The Shape-Aware Non-Maximum Suppression (SA-NMS) method constituted the first stage of refinement. It applied α-shape reconstruction together with correlation and area-based reasoning to decide when fragments should be merged, separated or suppressed. By weighting each detection by both mask size and confidence, the algorithm preserved the natural geometry of elongated trunks and compact root ball forms while eliminating redundant predictions.
The second stage, treefall-instance aggregation, examined all treefall detections within each orthophoto to reconnect parts of a single trunk that had been divided by obstacles or illumination variations (e.g., local shadows). This process relied on region-of-interest (ROI) reasoning that compared angles, overlaps, and directions to ensure that only geometrically consistent fragments were merged. The third stage, edge-effect reduction, extended the same logic across neighboring tiles, resolving discontinuities created during image tiling and removing duplicate vectors along shared borders.

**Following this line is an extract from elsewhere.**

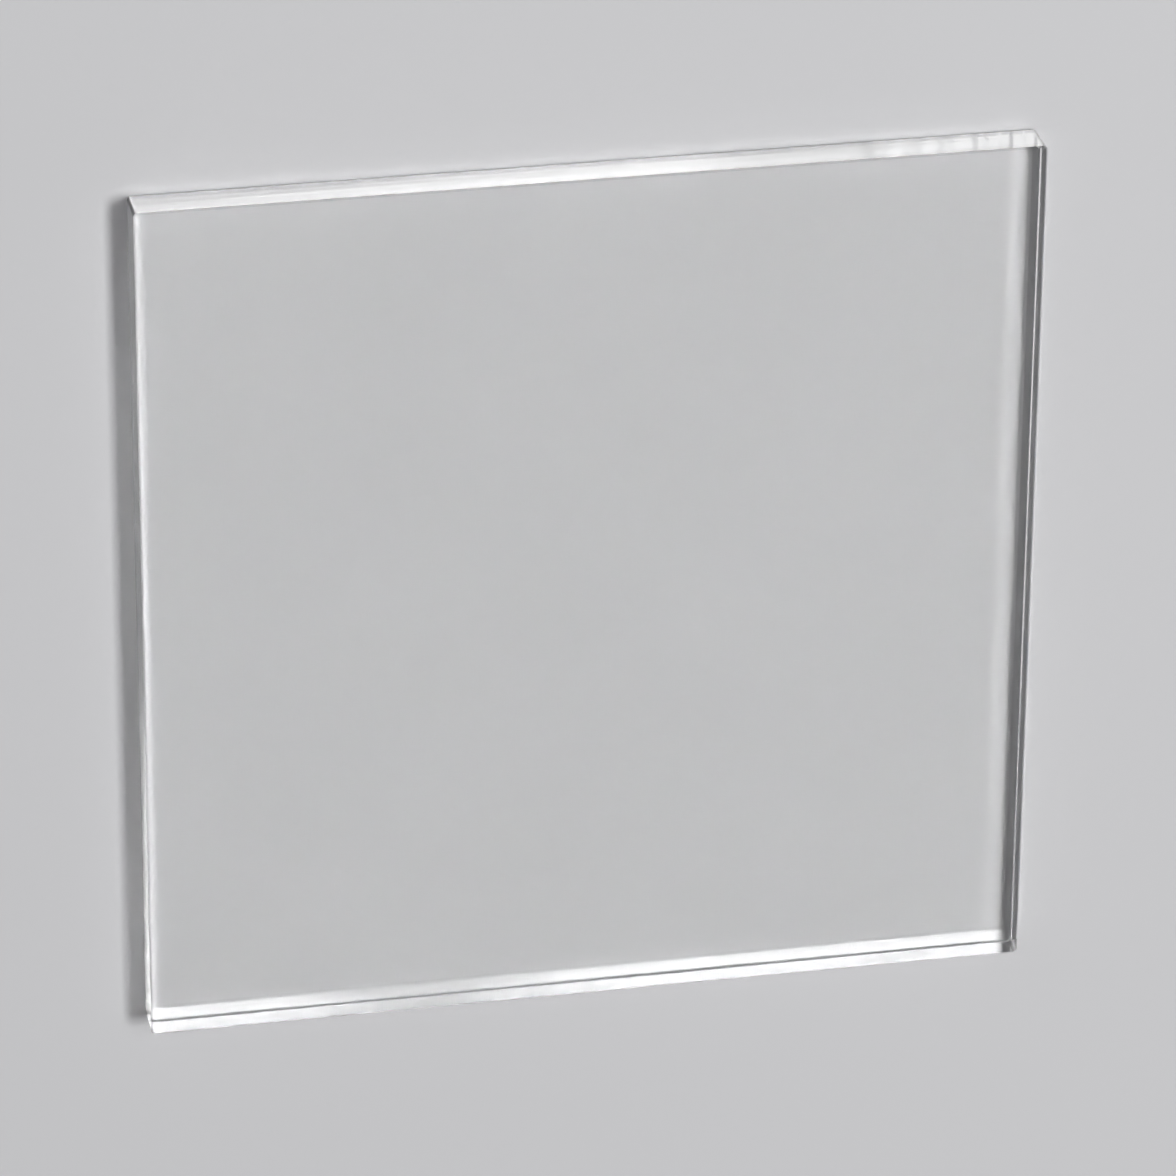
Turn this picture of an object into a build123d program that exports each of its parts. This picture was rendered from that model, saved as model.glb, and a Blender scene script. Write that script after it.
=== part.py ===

The proposed refinement methods were tested on high-resolution orthomosaics from a 2021 tornado in the Land Between the Lakes region, confirming their effectiveness. After refinement, the results achieved 76.4% and 77.1% orientation agreement accuracy for the two validation areas, an improvement of approximately 4% over the YOLO11x-seg baseline model. The number of duplicate or incomplete predictions decreased substantially, producing a more reliable and spatially coherent dataset for subsequent analyses of treefall direction and tornado intensity.